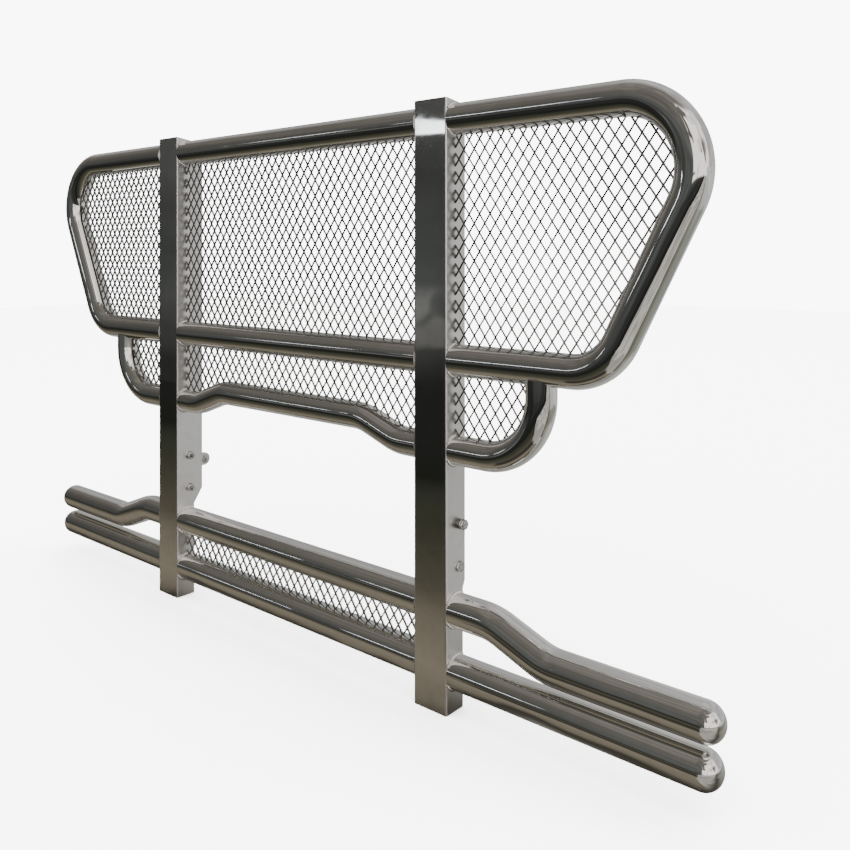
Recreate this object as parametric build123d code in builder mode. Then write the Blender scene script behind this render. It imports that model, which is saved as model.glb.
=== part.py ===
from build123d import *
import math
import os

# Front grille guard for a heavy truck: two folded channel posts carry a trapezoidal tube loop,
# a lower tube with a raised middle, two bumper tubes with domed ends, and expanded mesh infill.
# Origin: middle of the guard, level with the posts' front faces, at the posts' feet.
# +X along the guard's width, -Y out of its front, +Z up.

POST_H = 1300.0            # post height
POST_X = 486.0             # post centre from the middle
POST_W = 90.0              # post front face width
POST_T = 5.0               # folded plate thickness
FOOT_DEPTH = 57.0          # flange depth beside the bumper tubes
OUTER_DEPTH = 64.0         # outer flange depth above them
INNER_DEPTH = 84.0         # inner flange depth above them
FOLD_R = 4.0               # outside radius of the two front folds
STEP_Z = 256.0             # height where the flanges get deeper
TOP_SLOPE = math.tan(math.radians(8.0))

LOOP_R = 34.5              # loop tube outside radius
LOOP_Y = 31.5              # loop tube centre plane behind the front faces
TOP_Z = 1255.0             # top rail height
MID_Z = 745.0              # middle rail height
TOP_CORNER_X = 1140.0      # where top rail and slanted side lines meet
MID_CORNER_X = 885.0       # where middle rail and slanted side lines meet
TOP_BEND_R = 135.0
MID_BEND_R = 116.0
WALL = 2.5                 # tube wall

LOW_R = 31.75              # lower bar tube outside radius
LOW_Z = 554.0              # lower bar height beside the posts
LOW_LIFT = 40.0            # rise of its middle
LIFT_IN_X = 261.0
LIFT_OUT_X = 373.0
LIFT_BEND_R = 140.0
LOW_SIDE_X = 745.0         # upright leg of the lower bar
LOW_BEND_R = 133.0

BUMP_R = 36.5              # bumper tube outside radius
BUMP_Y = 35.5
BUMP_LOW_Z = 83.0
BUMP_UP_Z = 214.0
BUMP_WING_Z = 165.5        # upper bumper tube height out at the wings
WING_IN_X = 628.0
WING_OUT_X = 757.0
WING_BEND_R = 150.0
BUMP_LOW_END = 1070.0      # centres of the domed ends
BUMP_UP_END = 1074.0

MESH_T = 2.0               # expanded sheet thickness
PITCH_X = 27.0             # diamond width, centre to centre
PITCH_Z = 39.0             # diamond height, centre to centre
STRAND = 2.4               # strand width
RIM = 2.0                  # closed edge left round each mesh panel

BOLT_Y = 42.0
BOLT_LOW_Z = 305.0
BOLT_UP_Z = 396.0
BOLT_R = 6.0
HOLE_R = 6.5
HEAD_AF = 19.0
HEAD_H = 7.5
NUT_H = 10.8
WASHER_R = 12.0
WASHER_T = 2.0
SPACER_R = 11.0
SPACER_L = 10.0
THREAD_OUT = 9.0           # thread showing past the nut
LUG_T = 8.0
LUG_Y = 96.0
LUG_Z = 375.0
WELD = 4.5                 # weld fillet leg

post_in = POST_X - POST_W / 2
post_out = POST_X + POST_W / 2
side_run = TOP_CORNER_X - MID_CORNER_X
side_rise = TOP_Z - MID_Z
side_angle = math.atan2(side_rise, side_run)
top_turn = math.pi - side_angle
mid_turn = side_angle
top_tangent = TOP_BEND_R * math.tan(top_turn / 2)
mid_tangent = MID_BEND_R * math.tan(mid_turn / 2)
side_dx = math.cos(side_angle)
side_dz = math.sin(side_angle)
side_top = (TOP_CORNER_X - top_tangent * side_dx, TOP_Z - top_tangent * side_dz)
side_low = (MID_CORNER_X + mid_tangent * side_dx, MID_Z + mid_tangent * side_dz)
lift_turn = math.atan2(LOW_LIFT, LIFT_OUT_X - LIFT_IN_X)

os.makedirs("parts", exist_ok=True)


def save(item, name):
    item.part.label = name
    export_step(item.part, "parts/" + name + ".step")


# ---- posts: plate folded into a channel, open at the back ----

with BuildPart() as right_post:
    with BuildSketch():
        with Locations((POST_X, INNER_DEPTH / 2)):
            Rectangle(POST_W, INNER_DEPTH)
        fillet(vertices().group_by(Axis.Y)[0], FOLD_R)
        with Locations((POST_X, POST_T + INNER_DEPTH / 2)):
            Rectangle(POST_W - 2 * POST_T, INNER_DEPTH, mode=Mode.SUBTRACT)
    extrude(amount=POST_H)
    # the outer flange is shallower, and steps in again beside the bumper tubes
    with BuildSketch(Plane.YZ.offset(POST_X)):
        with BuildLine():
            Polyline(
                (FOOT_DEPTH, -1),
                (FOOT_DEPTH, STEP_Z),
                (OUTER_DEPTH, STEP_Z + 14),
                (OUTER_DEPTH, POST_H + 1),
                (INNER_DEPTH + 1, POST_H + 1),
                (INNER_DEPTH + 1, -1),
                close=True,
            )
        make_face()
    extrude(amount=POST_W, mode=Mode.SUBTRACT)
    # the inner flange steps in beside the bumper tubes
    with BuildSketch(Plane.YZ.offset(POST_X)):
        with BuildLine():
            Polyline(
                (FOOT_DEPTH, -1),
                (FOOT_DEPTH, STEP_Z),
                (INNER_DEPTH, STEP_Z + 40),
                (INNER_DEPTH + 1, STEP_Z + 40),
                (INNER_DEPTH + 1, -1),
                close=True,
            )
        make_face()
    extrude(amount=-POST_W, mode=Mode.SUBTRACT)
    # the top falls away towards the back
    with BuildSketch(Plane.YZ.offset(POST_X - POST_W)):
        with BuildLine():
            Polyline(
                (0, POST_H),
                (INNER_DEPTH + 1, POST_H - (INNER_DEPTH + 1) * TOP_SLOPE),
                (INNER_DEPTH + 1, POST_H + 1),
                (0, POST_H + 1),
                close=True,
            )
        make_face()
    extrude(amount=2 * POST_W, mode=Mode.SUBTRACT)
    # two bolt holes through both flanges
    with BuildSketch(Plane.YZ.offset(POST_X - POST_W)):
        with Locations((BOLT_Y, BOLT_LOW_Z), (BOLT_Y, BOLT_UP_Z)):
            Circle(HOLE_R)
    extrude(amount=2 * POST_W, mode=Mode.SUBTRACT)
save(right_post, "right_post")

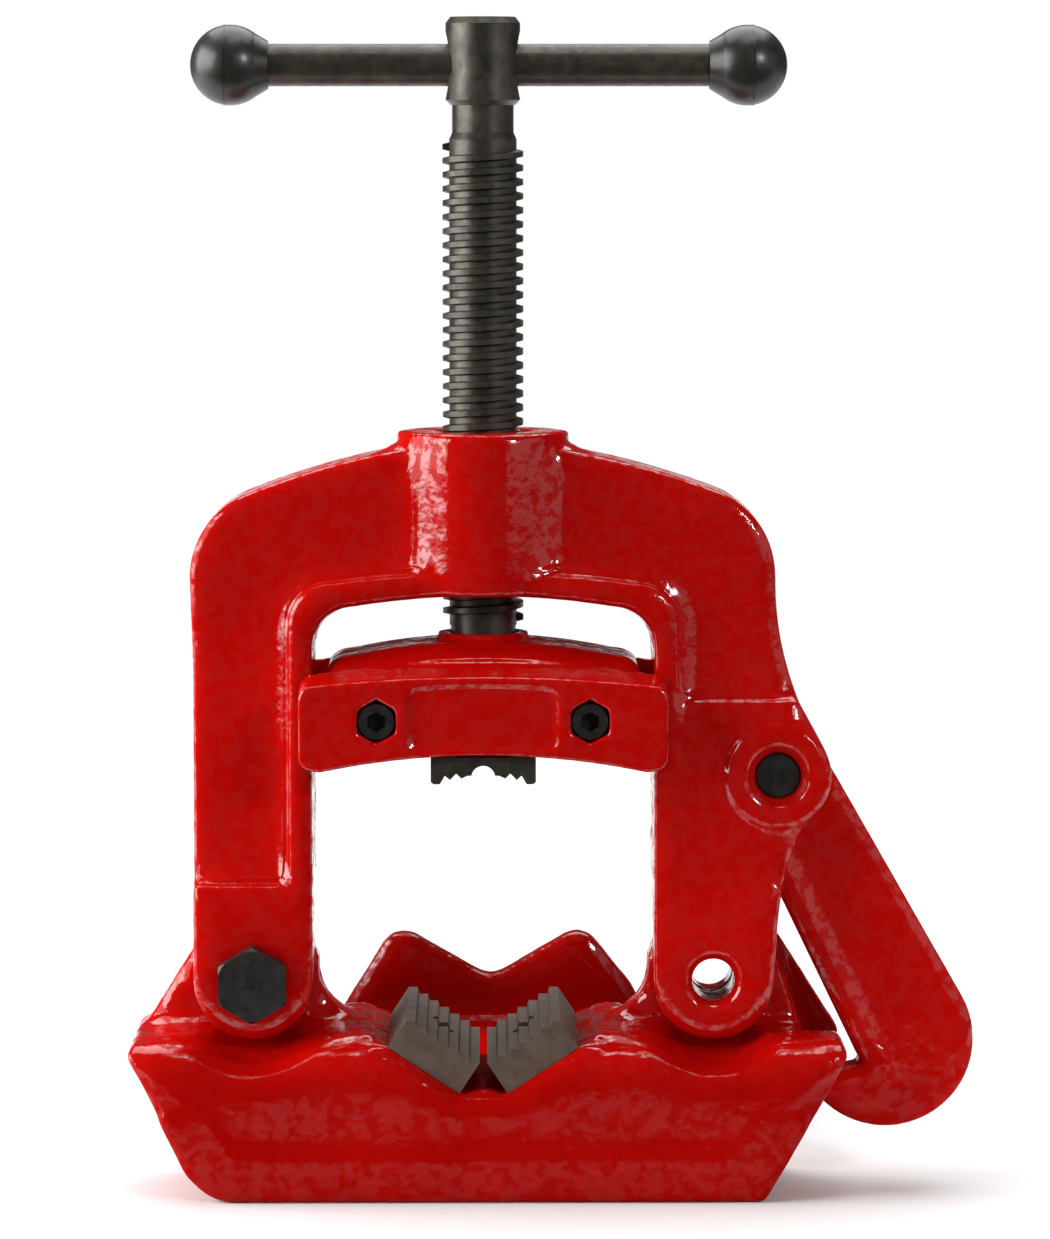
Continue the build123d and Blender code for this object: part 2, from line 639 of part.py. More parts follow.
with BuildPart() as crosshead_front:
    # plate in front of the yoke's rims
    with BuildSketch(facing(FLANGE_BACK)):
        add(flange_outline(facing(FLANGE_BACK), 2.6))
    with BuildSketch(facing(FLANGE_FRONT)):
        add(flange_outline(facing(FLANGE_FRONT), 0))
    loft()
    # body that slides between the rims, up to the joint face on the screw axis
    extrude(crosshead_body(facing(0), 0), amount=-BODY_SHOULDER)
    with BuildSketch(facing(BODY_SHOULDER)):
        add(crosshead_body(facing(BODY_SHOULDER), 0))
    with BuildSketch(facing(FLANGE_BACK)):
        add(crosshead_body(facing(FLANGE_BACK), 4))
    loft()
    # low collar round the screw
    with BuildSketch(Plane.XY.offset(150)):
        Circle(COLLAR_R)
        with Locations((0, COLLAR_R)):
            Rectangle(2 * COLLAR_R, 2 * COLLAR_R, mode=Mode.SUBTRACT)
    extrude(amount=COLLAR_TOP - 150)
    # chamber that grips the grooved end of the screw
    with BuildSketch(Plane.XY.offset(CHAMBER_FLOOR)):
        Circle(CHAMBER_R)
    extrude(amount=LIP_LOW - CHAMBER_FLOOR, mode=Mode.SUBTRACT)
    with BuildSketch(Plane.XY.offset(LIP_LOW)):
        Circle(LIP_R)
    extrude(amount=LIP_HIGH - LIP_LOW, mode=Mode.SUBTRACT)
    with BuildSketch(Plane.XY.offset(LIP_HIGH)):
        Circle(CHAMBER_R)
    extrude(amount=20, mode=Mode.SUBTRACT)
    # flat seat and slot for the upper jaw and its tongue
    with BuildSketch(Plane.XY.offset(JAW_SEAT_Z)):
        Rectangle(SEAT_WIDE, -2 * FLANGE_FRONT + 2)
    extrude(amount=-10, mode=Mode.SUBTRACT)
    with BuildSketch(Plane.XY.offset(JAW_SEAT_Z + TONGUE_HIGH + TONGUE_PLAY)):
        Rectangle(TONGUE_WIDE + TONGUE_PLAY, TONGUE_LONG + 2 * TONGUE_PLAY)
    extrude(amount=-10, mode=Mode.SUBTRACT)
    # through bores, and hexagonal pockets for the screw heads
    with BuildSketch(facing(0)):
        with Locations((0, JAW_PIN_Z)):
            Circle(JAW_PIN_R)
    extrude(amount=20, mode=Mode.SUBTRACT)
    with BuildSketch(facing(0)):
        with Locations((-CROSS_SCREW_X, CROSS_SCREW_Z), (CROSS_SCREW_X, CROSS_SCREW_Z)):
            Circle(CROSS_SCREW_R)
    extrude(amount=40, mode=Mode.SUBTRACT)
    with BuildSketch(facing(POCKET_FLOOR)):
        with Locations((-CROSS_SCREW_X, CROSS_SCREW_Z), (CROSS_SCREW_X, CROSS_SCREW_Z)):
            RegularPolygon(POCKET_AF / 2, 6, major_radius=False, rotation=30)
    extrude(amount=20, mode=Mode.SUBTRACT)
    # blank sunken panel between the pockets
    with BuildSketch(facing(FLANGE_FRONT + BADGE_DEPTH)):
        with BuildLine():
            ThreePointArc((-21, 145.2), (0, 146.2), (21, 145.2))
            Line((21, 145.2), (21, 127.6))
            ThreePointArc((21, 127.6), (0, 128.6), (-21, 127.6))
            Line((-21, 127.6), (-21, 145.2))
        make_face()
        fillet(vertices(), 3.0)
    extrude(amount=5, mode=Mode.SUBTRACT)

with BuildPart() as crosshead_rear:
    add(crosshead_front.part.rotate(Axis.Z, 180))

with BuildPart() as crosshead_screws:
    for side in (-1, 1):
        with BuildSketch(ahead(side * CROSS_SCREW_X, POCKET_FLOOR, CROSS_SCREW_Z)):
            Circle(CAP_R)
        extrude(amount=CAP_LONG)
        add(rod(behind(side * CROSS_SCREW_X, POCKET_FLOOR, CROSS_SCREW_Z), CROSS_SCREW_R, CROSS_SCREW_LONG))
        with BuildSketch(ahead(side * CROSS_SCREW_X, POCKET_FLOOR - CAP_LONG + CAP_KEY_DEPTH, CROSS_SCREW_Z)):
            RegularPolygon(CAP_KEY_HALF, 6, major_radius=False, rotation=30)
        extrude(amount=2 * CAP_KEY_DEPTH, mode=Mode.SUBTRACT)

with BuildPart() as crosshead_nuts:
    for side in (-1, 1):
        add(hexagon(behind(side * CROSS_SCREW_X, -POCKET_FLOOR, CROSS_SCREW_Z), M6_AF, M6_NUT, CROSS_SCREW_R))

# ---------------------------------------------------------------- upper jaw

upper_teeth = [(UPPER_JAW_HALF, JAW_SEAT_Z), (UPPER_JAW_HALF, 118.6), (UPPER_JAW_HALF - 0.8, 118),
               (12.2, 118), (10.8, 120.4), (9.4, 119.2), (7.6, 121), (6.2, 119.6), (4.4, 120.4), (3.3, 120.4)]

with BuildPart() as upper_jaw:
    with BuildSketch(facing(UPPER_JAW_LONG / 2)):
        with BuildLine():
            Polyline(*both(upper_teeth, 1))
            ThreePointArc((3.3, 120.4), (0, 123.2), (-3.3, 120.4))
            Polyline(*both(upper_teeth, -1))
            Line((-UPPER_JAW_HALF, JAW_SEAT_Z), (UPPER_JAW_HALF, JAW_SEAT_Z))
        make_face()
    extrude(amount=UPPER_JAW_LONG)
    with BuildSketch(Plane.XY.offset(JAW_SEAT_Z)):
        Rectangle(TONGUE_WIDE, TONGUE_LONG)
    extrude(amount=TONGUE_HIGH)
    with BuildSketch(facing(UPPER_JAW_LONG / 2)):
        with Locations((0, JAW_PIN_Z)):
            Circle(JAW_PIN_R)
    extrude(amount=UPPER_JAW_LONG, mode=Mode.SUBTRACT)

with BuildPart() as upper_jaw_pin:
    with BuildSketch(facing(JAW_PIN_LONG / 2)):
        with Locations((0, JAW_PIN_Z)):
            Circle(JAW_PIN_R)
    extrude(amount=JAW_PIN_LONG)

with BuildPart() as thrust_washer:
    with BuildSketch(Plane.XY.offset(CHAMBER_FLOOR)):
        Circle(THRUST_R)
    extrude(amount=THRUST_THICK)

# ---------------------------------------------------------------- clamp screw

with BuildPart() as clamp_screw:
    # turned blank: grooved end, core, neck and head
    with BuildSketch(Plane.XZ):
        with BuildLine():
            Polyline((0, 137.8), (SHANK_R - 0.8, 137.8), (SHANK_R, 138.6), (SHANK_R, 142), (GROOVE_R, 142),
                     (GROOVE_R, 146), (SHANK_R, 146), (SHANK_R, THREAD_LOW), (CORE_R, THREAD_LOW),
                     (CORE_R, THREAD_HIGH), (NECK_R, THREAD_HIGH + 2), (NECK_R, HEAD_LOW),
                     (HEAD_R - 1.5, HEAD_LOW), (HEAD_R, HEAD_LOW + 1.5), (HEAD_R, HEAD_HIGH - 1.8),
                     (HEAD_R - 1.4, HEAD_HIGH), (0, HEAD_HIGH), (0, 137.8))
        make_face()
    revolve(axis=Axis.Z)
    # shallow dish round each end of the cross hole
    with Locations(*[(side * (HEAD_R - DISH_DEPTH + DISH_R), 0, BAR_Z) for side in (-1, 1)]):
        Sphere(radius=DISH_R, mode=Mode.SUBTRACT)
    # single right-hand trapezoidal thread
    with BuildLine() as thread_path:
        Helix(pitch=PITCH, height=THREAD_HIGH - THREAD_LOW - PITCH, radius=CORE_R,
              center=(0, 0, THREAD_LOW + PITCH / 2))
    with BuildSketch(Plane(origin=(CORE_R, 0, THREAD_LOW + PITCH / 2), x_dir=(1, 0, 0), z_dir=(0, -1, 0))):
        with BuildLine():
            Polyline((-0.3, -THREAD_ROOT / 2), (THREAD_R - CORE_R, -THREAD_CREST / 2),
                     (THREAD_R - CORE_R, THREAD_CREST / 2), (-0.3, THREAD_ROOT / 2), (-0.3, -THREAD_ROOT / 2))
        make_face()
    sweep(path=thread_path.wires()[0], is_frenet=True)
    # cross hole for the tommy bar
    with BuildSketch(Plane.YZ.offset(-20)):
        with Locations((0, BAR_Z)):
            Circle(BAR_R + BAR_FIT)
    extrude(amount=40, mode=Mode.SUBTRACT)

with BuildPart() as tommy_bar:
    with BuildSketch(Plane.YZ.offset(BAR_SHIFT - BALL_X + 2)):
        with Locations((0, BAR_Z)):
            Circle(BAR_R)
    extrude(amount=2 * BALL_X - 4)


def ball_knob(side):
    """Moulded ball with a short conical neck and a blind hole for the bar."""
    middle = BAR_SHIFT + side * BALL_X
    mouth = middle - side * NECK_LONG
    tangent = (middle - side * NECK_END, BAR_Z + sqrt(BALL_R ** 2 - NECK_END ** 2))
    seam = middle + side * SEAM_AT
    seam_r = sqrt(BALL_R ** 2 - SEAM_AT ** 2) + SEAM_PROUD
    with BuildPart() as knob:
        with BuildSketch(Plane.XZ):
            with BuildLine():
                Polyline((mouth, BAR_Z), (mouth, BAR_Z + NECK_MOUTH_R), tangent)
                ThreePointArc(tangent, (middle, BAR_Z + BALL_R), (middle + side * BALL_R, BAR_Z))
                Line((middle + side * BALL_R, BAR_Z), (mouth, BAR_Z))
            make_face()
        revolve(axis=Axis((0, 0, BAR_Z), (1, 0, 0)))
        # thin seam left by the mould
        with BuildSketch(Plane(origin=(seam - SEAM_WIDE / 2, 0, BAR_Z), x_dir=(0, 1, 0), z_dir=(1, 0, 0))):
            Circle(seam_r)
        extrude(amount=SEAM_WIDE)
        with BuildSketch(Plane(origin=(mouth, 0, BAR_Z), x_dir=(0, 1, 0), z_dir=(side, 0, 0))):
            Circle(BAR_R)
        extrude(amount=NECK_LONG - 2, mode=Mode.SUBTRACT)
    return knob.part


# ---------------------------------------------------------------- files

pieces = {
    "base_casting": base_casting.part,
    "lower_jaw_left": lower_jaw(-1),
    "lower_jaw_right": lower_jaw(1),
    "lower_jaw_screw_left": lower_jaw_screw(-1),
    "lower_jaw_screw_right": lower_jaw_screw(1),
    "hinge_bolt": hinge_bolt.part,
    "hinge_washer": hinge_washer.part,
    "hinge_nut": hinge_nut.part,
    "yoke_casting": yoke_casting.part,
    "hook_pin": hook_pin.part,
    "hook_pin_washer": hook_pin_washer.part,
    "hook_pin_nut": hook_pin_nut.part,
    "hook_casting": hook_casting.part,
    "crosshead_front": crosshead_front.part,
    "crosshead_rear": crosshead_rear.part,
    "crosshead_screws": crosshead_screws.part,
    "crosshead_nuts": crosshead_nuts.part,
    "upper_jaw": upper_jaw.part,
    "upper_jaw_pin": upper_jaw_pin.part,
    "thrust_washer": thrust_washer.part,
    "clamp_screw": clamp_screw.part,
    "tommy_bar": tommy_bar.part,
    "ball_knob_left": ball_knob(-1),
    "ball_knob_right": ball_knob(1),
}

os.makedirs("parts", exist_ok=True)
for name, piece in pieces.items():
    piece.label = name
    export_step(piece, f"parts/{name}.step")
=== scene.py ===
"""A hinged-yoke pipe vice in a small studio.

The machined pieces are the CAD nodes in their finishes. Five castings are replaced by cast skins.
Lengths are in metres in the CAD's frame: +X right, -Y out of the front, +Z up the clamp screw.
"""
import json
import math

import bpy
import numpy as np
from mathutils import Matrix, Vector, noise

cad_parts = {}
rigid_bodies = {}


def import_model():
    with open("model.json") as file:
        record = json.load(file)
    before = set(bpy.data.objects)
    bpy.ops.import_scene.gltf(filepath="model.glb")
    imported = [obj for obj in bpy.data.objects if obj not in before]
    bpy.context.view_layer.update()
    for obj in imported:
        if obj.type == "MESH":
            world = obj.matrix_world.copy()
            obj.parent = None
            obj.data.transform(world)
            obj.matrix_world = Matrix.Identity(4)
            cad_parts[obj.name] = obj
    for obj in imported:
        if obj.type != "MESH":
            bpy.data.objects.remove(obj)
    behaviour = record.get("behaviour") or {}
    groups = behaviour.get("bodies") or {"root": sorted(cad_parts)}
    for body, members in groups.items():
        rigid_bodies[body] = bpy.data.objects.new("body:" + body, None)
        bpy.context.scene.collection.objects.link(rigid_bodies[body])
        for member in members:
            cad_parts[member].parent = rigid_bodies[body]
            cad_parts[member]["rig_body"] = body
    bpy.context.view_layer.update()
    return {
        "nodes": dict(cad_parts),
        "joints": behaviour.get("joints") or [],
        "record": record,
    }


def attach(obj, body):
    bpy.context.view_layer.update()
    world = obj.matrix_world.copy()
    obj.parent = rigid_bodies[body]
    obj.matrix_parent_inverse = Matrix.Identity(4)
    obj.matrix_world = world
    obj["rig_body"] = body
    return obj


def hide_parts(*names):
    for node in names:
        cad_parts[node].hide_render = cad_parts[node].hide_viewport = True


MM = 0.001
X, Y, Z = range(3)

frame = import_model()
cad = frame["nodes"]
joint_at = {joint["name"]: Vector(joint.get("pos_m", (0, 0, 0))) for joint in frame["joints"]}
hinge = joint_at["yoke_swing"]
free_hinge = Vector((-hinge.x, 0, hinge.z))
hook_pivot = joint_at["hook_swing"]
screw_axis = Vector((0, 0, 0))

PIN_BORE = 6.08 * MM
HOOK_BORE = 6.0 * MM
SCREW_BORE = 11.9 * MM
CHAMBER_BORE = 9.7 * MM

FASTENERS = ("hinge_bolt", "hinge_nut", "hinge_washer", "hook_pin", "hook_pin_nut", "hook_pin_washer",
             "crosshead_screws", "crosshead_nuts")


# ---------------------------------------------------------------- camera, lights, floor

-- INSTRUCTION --
Only the lines from the one holding "for name, piece" through the one holding "record = json.load(file)" are wanted; retype them exactly.

-- THE REPLY --
for name, piece in pieces.items():
    piece.label = name
    export_step(piece, f"parts/{name}.step")
=== scene.py ===
"""A hinged-yoke pipe vice in a small studio.

The machined pieces are the CAD nodes in their finishes. Five castings are replaced by cast skins.
Lengths are in metres in the CAD's frame: +X right, -Y out of the front, +Z up the clamp screw.
"""
import json
import math

import bpy
import numpy as np
from mathutils import Matrix, Vector, noise

cad_parts = {}
rigid_bodies = {}


def import_model():
    with open("model.json") as file:
        record = json.load(file)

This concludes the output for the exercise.